• DATASET RECORDS
— BEGIN —

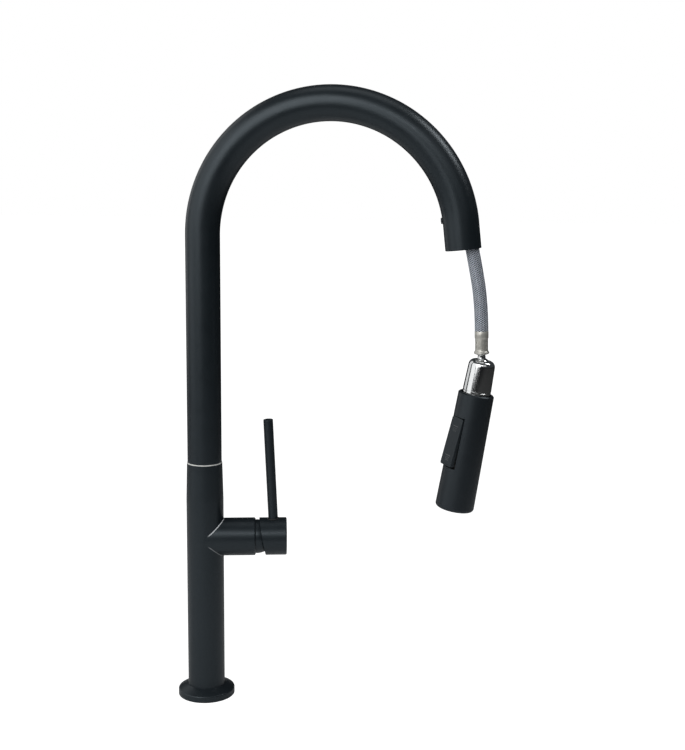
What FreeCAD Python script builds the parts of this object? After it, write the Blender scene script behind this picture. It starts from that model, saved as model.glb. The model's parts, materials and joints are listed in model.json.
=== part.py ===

— END —
— BEGIN —

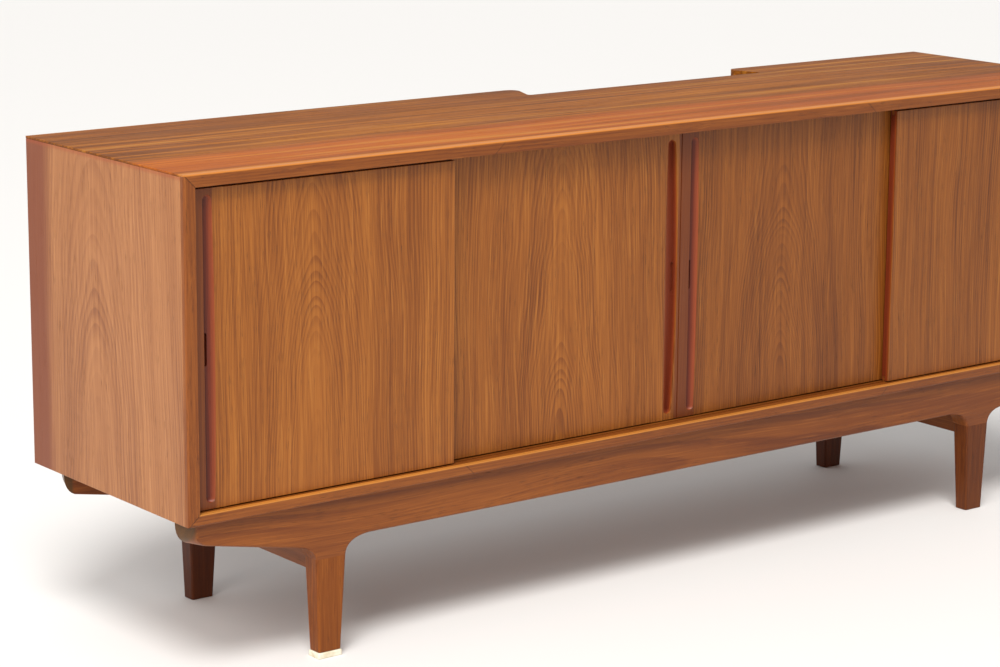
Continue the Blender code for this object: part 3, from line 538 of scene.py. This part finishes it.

— END —
— BEGIN —

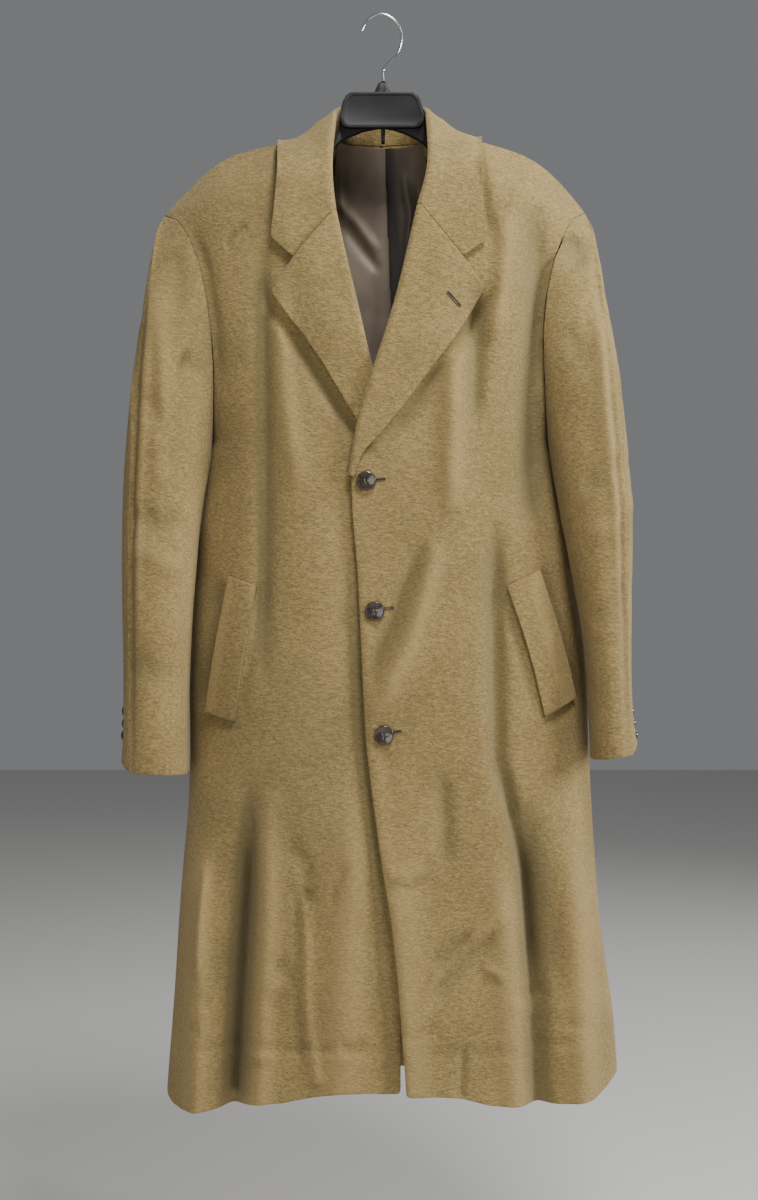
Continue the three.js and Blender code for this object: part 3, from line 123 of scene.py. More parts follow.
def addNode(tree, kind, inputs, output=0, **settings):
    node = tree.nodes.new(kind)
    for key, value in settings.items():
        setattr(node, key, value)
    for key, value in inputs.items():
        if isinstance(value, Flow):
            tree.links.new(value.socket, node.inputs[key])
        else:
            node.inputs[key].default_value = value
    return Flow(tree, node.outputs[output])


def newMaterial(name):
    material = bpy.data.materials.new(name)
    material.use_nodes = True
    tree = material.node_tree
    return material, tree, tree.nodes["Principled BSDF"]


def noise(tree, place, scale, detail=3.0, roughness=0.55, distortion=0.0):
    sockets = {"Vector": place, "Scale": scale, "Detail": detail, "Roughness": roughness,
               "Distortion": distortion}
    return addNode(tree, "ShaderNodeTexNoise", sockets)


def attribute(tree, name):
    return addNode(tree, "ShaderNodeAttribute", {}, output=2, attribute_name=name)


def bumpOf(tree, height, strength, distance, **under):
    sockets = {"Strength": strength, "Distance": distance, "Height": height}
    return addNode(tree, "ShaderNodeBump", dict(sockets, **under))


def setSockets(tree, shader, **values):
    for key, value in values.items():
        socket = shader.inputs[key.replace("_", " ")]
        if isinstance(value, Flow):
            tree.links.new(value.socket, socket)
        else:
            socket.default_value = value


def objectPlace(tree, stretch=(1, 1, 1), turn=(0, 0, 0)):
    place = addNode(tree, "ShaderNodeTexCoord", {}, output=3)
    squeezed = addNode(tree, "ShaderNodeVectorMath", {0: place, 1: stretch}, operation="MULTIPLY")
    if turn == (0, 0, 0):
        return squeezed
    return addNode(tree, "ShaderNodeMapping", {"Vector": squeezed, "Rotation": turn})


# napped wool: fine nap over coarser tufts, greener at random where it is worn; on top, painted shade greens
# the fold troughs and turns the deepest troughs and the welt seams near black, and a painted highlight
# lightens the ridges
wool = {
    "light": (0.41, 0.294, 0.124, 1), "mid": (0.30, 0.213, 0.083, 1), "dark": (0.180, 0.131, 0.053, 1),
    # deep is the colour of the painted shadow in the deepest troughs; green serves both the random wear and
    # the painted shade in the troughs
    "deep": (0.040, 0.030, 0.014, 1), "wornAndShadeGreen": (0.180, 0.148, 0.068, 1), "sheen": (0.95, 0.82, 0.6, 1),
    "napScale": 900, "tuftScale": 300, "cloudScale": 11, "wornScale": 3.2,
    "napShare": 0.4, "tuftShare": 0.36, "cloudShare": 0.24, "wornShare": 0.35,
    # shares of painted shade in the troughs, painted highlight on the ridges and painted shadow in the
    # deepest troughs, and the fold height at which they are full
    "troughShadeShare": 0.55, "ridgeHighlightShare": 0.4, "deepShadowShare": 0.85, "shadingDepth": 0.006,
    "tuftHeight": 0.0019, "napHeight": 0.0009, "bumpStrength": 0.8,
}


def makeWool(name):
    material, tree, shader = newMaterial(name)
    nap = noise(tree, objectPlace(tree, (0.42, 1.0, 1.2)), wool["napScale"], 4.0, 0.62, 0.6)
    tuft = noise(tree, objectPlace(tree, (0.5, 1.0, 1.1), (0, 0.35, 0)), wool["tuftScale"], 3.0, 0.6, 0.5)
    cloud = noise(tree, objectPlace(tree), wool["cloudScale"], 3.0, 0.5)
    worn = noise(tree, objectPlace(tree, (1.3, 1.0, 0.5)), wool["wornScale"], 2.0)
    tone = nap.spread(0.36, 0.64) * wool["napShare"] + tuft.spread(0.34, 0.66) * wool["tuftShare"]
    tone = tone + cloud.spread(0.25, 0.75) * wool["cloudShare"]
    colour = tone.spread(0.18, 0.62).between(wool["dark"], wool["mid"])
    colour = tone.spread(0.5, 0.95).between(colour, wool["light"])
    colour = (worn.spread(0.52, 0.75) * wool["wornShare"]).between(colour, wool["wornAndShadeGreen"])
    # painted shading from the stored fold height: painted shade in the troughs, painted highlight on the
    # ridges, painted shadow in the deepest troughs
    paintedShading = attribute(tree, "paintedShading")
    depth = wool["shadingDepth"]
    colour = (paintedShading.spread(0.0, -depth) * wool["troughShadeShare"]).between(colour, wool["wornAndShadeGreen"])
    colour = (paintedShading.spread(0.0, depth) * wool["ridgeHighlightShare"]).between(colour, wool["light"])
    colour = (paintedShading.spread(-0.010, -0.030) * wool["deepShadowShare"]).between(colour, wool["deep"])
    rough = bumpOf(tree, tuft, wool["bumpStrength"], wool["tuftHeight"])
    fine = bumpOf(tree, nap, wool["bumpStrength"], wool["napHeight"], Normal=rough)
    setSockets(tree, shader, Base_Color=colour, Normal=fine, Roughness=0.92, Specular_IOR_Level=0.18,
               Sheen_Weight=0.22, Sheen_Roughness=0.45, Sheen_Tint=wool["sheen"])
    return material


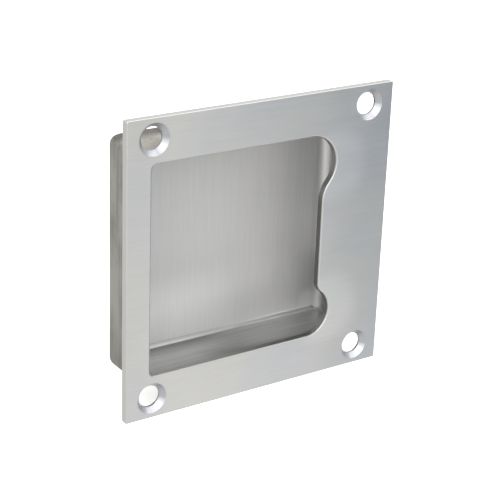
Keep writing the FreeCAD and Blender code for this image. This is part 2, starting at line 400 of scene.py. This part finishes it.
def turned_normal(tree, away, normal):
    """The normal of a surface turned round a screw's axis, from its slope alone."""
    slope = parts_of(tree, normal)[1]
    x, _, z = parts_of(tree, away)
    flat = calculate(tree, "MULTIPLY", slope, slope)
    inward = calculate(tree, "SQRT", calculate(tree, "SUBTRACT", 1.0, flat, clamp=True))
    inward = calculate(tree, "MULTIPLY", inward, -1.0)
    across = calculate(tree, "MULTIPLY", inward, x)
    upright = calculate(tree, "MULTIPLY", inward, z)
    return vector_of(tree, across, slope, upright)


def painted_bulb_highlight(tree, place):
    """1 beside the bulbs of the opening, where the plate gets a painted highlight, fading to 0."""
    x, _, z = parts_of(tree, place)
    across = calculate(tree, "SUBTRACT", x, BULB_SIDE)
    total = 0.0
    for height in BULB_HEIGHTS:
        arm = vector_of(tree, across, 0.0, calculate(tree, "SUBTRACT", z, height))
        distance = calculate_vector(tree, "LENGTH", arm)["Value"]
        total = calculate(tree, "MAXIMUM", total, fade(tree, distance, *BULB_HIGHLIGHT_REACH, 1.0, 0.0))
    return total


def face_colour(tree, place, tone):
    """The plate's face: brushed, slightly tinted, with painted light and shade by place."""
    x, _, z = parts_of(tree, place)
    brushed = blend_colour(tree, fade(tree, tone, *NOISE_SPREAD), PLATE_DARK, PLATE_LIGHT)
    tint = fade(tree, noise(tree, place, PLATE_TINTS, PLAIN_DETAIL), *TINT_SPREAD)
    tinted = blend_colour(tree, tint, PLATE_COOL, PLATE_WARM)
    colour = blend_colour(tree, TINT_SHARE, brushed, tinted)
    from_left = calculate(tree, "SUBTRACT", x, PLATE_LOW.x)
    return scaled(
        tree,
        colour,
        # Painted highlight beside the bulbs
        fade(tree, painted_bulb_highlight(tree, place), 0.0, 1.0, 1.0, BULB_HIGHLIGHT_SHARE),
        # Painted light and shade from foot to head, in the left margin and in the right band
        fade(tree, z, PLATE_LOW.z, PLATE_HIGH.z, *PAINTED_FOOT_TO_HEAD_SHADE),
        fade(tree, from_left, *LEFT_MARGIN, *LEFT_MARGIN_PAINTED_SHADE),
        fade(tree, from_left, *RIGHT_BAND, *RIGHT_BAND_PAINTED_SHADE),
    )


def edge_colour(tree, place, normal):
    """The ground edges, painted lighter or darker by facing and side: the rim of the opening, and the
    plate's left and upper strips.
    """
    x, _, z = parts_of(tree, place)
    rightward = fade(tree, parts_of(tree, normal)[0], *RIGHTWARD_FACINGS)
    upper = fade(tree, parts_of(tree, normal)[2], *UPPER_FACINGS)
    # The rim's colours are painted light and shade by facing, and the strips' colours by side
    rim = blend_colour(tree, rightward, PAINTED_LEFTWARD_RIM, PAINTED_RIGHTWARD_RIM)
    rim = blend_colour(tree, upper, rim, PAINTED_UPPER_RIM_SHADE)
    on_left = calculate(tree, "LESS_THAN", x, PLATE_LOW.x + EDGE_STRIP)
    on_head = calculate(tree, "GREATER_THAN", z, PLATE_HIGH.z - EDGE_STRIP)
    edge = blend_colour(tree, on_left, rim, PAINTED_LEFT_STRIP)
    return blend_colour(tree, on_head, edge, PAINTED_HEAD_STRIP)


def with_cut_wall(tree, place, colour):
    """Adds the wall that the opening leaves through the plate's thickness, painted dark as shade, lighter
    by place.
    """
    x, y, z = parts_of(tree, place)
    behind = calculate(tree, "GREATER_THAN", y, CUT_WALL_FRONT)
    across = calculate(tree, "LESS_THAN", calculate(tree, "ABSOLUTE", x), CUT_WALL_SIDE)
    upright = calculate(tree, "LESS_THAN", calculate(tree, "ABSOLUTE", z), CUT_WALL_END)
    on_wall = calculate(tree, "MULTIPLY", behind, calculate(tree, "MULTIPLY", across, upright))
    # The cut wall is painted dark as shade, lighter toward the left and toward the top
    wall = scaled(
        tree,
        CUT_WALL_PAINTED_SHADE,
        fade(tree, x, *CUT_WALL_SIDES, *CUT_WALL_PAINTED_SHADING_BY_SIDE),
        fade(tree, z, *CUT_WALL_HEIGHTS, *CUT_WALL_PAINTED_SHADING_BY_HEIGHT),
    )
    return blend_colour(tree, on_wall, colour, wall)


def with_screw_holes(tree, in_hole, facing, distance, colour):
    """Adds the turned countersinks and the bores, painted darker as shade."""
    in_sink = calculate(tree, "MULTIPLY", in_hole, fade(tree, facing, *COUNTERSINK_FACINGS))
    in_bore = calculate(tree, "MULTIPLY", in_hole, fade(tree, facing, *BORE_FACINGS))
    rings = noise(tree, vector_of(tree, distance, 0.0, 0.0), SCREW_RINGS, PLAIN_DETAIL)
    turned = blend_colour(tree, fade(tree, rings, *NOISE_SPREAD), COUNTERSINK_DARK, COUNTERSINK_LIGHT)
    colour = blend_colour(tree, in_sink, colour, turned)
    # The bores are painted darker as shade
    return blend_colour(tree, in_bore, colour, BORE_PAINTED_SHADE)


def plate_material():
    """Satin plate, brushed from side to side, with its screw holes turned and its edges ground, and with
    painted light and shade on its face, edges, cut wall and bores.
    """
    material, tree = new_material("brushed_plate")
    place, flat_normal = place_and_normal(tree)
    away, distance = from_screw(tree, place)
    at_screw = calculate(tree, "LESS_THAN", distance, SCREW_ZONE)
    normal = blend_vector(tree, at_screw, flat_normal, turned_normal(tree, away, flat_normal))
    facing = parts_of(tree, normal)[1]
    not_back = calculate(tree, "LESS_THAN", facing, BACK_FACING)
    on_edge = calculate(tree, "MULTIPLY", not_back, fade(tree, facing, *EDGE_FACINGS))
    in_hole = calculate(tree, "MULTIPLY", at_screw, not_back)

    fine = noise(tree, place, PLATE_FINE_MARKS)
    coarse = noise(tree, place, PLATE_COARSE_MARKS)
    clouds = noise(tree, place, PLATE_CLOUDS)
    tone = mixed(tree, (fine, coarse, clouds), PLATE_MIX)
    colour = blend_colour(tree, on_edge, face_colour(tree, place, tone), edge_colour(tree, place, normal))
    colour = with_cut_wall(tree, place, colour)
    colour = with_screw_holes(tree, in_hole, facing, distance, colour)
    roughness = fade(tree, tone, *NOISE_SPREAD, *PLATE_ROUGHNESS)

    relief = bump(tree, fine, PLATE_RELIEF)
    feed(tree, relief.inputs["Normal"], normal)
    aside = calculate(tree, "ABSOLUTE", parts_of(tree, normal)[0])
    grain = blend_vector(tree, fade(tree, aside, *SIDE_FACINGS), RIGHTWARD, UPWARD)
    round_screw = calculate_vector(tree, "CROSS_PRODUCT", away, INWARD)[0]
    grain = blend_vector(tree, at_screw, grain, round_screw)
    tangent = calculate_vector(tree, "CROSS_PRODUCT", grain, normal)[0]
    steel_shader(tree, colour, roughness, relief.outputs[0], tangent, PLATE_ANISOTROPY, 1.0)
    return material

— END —

• DIRECTIVE
Give again only the lines that run from the line with "Keep writing the" to the line with "return vector_of(tree, across, slope, upright)". Include both of those lines exactly as written.

• RESULT OF THE TASK
Keep writing the FreeCAD and Blender code for this image. This is part 2, starting at line 400 of scene.py. This part finishes it.
def turned_normal(tree, away, normal):
    """The normal of a surface turned round a screw's axis, from its slope alone."""
    slope = parts_of(tree, normal)[1]
    x, _, z = parts_of(tree, away)
    flat = calculate(tree, "MULTIPLY", slope, slope)
    inward = calculate(tree, "SQRT", calculate(tree, "SUBTRACT", 1.0, flat, clamp=True))
    inward = calculate(tree, "MULTIPLY", inward, -1.0)
    across = calculate(tree, "MULTIPLY", inward, x)
    upright = calculate(tree, "MULTIPLY", inward, z)
    return vector_of(tree, across, slope, upright)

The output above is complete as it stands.